Exercise: Copy out the listing exactly.
____
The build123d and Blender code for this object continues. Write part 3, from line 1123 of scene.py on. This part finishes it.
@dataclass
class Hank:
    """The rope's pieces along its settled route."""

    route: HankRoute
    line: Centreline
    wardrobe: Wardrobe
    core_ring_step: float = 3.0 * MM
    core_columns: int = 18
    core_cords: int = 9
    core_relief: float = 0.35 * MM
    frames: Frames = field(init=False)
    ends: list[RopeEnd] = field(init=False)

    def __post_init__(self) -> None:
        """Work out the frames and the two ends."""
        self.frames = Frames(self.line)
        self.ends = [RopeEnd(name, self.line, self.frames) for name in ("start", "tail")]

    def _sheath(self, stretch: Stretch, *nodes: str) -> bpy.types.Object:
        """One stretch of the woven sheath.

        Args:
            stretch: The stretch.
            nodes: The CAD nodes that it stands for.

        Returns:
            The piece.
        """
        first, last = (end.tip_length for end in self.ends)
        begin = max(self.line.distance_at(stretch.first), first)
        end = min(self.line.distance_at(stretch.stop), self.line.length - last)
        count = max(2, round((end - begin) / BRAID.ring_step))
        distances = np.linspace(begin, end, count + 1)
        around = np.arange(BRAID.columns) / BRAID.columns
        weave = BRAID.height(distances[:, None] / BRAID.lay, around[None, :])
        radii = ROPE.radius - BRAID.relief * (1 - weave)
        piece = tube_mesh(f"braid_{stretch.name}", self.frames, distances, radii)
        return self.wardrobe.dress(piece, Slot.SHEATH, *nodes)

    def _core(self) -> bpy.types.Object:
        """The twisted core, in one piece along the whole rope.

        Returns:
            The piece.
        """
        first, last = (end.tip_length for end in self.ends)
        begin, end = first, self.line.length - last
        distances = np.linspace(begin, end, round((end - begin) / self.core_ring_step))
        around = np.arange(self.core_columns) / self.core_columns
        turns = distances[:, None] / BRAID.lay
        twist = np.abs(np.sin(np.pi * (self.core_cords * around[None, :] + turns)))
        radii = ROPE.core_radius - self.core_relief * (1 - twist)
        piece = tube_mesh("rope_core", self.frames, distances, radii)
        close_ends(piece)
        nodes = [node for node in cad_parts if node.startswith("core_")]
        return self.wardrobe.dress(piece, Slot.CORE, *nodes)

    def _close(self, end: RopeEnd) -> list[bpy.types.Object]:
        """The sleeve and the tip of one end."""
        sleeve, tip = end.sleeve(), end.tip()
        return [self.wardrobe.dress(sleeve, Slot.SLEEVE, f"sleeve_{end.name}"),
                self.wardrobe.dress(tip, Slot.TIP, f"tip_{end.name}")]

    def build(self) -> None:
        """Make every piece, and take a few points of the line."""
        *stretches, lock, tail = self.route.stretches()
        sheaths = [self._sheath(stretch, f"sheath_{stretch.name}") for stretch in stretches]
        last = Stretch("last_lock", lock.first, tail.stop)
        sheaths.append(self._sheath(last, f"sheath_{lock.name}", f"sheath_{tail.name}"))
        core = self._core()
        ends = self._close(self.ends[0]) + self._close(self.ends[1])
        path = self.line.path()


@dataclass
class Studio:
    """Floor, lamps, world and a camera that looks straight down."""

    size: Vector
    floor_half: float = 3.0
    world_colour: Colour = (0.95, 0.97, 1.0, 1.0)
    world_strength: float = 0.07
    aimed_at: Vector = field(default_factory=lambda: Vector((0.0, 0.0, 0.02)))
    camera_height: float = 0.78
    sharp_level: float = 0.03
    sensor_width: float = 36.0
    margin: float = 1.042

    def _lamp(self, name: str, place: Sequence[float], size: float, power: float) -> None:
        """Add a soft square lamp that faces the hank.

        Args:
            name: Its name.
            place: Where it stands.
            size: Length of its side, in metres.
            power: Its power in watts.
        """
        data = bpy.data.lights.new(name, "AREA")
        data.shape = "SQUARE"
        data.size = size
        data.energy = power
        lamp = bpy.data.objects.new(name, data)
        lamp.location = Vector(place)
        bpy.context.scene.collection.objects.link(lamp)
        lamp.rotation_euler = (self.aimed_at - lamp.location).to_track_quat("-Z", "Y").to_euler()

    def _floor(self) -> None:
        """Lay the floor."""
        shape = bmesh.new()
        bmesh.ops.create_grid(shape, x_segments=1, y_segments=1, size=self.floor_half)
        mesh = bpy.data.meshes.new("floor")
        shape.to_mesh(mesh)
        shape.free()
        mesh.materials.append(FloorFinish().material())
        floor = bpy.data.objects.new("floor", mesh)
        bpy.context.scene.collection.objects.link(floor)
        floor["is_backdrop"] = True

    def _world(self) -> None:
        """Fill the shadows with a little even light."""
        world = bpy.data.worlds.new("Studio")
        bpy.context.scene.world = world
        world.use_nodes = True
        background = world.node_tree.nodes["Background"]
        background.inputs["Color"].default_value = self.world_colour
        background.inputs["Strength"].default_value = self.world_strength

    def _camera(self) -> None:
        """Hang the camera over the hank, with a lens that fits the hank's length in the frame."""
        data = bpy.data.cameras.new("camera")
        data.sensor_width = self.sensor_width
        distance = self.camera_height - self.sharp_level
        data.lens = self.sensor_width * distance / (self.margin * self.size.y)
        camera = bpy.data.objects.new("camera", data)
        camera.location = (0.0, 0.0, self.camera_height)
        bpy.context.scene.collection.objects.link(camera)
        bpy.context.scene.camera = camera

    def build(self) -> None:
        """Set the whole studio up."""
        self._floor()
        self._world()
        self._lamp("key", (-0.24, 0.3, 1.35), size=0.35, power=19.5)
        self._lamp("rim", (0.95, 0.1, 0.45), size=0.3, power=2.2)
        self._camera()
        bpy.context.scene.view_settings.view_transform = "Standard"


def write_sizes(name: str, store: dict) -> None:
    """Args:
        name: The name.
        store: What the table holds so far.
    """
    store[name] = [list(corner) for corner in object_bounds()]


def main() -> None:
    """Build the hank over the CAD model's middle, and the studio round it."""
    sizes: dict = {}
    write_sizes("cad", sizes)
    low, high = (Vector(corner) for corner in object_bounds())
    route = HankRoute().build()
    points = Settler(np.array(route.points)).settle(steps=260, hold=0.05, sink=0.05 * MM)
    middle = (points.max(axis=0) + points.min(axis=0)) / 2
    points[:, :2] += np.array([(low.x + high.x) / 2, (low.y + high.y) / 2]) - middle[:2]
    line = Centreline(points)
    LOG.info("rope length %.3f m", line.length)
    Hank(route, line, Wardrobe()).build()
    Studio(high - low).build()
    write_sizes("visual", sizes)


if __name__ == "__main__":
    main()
____
Task solution:
The build123d and Blender code for this object continues. Write part 3, from line 1123 of scene.py on. This part finishes it.
@dataclass
class Hank:
    """The rope's pieces along its settled route."""

    route: HankRoute
    line: Centreline
    wardrobe: Wardrobe
    core_ring_step: float = 3.0 * MM
    core_columns: int = 18
    core_cords: int = 9
    core_relief: float = 0.35 * MM
    frames: Frames = field(init=False)
    ends: list[RopeEnd] = field(init=False)

    def __post_init__(self) -> None:
        """Work out the frames and the two ends."""
        self.frames = Frames(self.line)
        self.ends = [RopeEnd(name, self.line, self.frames) for name in ("start", "tail")]

    def _sheath(self, stretch: Stretch, *nodes: str) -> bpy.types.Object:
        """One stretch of the woven sheath.

        Args:
            stretch: The stretch.
            nodes: The CAD nodes that it stands for.

        Returns:
            The piece.
        """
        first, last = (end.tip_length for end in self.ends)
        begin = max(self.line.distance_at(stretch.first), first)
        end = min(self.line.distance_at(stretch.stop), self.line.length - last)
        count = max(2, round((end - begin) / BRAID.ring_step))
        distances = np.linspace(begin, end, count + 1)
        around = np.arange(BRAID.columns) / BRAID.columns
        weave = BRAID.height(distances[:, None] / BRAID.lay, around[None, :])
        radii = ROPE.radius - BRAID.relief * (1 - weave)
        piece = tube_mesh(f"braid_{stretch.name}", self.frames, distances, radii)
        return self.wardrobe.dress(piece, Slot.SHEATH, *nodes)

    def _core(self) -> bpy.types.Object:
        """The twisted core, in one piece along the whole rope.

        Returns:
            The piece.
        """
        first, last = (end.tip_length for end in self.ends)
        begin, end = first, self.line.length - last
        distances = np.linspace(begin, end, round((end - begin) / self.core_ring_step))
        around = np.arange(self.core_columns) / self.core_columns
        turns = distances[:, None] / BRAID.lay
        twist = np.abs(np.sin(np.pi * (self.core_cords * around[None, :] + turns)))
        radii = ROPE.core_radius - self.core_relief * (1 - twist)
        piece = tube_mesh("rope_core", self.frames, distances, radii)
        close_ends(piece)
        nodes = [node for node in cad_parts if node.startswith("core_")]
        return self.wardrobe.dress(piece, Slot.CORE, *nodes)

    def _close(self, end: RopeEnd) -> list[bpy.types.Object]:
        """The sleeve and the tip of one end."""
        sleeve, tip = end.sleeve(), end.tip()
        return [self.wardrobe.dress(sleeve, Slot.SLEEVE, f"sleeve_{end.name}"),
                self.wardrobe.dress(tip, Slot.TIP, f"tip_{end.name}")]

    def build(self) -> None:
        """Make every piece, and take a few points of the line."""
        *stretches, lock, tail = self.route.stretches()
        sheaths = [self._sheath(stretch, f"sheath_{stretch.name}") for stretch in stretches]
        last = Stretch("last_lock", lock.first, tail.stop)
        sheaths.append(self._sheath(last, f"sheath_{lock.name}", f"sheath_{tail.name}"))
        core = self._core()
        ends = self._close(self.ends[0]) + self._close(self.ends[1])
        path = self.line.path()


@dataclass
class Studio:
    """Floor, lamps, world and a camera that looks straight down."""

    size: Vector
    floor_half: float = 3.0
    world_colour: Colour = (0.95, 0.97, 1.0, 1.0)
    world_strength: float = 0.07
    aimed_at: Vector = field(default_factory=lambda: Vector((0.0, 0.0, 0.02)))
    camera_height: float = 0.78
    sharp_level: float = 0.03
    sensor_width: float = 36.0
    margin: float = 1.042

    def _lamp(self, name: str, place: Sequence[float], size: float, power: float) -> None:
        """Add a soft square lamp that faces the hank.

        Args:
            name: Its name.
            place: Where it stands.
            size: Length of its side, in metres.
            power: Its power in watts.
        """
        data = bpy.data.lights.new(name, "AREA")
        data.shape = "SQUARE"
        data.size = size
        data.energy = power
        lamp = bpy.data.objects.new(name, data)
        lamp.location = Vector(place)
        bpy.context.scene.collection.objects.link(lamp)
        lamp.rotation_euler = (self.aimed_at - lamp.location).to_track_quat("-Z", "Y").to_euler()

    def _floor(self) -> None:
        """Lay the floor."""
        shape = bmesh.new()
        bmesh.ops.create_grid(shape, x_segments=1, y_segments=1, size=self.floor_half)
        mesh = bpy.data.meshes.new("floor")
        shape.to_mesh(mesh)
        shape.free()
        mesh.materials.append(FloorFinish().material())
        floor = bpy.data.objects.new("floor", mesh)
        bpy.context.scene.collection.objects.link(floor)
        floor["is_backdrop"] = True

    def _world(self) -> None:
        """Fill the shadows with a little even light."""
        world = bpy.data.worlds.new("Studio")
        bpy.context.scene.world = world
        world.use_nodes = True
        background = world.node_tree.nodes["Background"]
        background.inputs["Color"].default_value = self.world_colour
        background.inputs["Strength"].default_value = self.world_strength

    def _camera(self) -> None:
        """Hang the camera over the hank, with a lens that fits the hank's length in the frame."""
        data = bpy.data.cameras.new("camera")
        data.sensor_width = self.sensor_width
        distance = self.camera_height - self.sharp_level
        data.lens = self.sensor_width * distance / (self.margin * self.size.y)
        camera = bpy.data.objects.new("camera", data)
        camera.location = (0.0, 0.0, self.camera_height)
        bpy.context.scene.collection.objects.link(camera)
        bpy.context.scene.camera = camera

    def build(self) -> None:
        """Set the whole studio up."""
        self._floor()
        self._world()
        self._lamp("key", (-0.24, 0.3, 1.35), size=0.35, power=19.5)
        self._lamp("rim", (0.95, 0.1, 0.45), size=0.3, power=2.2)
        self._camera()
        bpy.context.scene.view_settings.view_transform = "Standard"


def write_sizes(name: str, store: dict) -> None:
    """Args:
        name: The name.
        store: What the table holds so far.
    """
    store[name] = [list(corner) for corner in object_bounds()]


def main() -> None:
    """Build the hank over the CAD model's middle, and the studio round it."""
    sizes: dict = {}
    write_sizes("cad", sizes)
    low, high = (Vector(corner) for corner in object_bounds())
    route = HankRoute().build()
    points = Settler(np.array(route.points)).settle(steps=260, hold=0.05, sink=0.05 * MM)
    middle = (points.max(axis=0) + points.min(axis=0)) / 2
    points[:, :2] += np.array([(low.x + high.x) / 2, (low.y + high.y) / 2]) - middle[:2]
    line = Centreline(points)
    LOG.info("rope length %.3f m", line.length)
    Hank(route, line, Wardrobe()).build()
    Studio(high - low).build()
    write_sizes("visual", sizes)


if __name__ == "__main__":
    main()